The challenges of this approach include the following:

  • It entails a complex transition. The utility must manage the complexities and ambiguities of shifting from functional-based operations to process-based management and decision making.
  • It can lead to high expectations. The utility must also manage stakeholder expectations and be clear that change will be slow and painful. Revolutionary change is made through evolutionary steps – meaning that utilities cannot expect to take very large steps at any point in the process.
  • There may be technological limitations. Throughout the business process design effort, utilities will identify new ways to improve customer satisfaction through the use of AMI technology. The standard technology, however, may not always support these visions; thus, utilities must be prepared to work with vendors to support the new processes.

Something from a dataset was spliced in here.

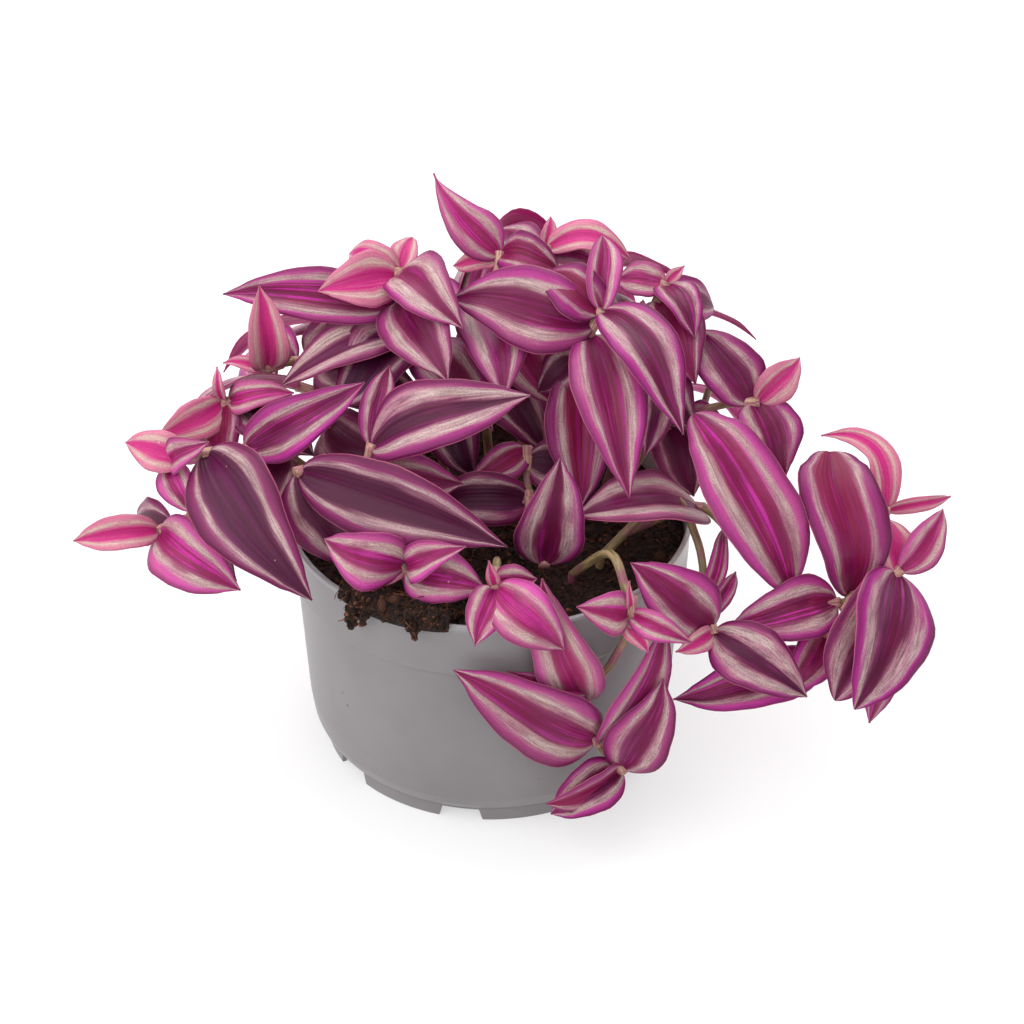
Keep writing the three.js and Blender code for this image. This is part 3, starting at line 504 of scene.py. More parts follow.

Although execution of future state business process design undoubtedly requires a high degree of effort, a successful operational transformation is necessary to truly leverage the features of AMI technology. If utilities expect to achieve broad-reaching benefits, they must put in place the operational and organization structures to support the transformational initiatives. Utilities cannot afford to think of AMI as a standard technology implementation or to jump immediately to the definition of system and technology requirements. This approach will inevitably limit the impact of AMI solutions and leave utilities implementing cutting-edge technology with fragmented processes and inflexible, functionally based organizational structures.